Similarly, by giving tourism businesses an injection of liquidity, the government of the Dominican Republic is helping support one of its most valuable assets, one that will be invaluable in the challenging months and years ahead.
And in China, the tourism sector is ready to get back to work thanks to government intervention, providing more than US$900 million to ensure travel agents can refund their customers.
Meanwhile, on a larger scale, high-level calls from within the European Commission for EU leaders to pledge 25% of all recovery funding to the tourism sector is also a step in the right direction – though, again, ours is a sector wanting action, not just calls to action.
But tourism needs more than just stimulus packages. We need ways to rehabilitate tourism so that it can keep up with a post-COVID-19 world.
In that regard, we don’t pretend to have all the answers.
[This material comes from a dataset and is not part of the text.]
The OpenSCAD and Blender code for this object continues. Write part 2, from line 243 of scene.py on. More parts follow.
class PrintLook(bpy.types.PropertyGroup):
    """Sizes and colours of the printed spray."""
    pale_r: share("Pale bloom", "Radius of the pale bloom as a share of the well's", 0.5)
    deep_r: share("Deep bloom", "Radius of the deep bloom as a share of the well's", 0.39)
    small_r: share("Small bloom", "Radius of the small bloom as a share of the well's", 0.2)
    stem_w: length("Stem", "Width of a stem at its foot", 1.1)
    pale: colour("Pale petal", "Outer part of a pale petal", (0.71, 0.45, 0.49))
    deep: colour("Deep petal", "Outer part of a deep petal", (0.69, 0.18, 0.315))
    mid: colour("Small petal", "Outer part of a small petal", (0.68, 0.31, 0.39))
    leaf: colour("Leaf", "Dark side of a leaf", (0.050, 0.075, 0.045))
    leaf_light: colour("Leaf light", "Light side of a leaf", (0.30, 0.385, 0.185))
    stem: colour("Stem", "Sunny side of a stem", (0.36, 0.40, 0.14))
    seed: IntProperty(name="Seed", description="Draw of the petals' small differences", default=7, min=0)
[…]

The uncertainty surrounding this pandemic and the unprecedented circumstances it has put the world in means no industry does.
But, as part of a wider United Nations response and in collaboration with national governments and private enterprises, we have outlined the contours of what a transformed tourism sector might look like.
However, only a truly global collaborative effort can fill in the gaps.
That is why public and private stakeholders in the tourism sector, both locally and internationally, will have to develop creative solutions to these global challenges. Government engagement with private sector entrepreneurs and innovators is central to that vision.
To make this vision a reality, UNWTO has convened a Global Tourism Crisis Committee, made up of our members, fellow UN agencies and private sector leaders. Through this, we are coordinating the sector’s response and plotting a path to sustainable recovery.
We are also connecting private sector entrepreneurs and innovators with public sector institutions and organizations to find health, economic and destination recovery solutions.
And with the UNWTO guaranteeing a combination of financial and governmental support to change-making entrepreneurs operating in the most economically devastated tourism sectors around the world, we can begin sowing the seeds for a new post-COVID19 tourism infrastructure.
In more specific terms, our focus will be on two key areas. First, we expect a shift toward promoting local and regional tourism. This will require out-of-the-box measures to ensure the utmost safety in a post-pandemic context to rebuild tourist confidence based on protecting health and well-being.
This, in turn, will accompany a shift toward regeneration and sustainability. We have seen in past crisis how a domestic focus plays a key role in the wider economic recovery. This is an opportunity for distributing the many benefits tourism can bring to rural communities, communities that have often been left behind.
That said, we must be realistic and expect that international tourism will take longer to come back. Again, governments have a part to play here, and our recommendations explicitly call for steps to be taken to safeguard jobs and, where this is not possible, to provide tourism workers with new skills to match a changing labour market.
Only be pursuing these avenues in a new era of innovation will we see the foundations of a new post-COVID19 tourism sector begin to materialise. The key, as ever, will be cross-sector global cooperation. After all, in the words of UN Secretary-General António Guterres, global challenges can only be addressed with global responses.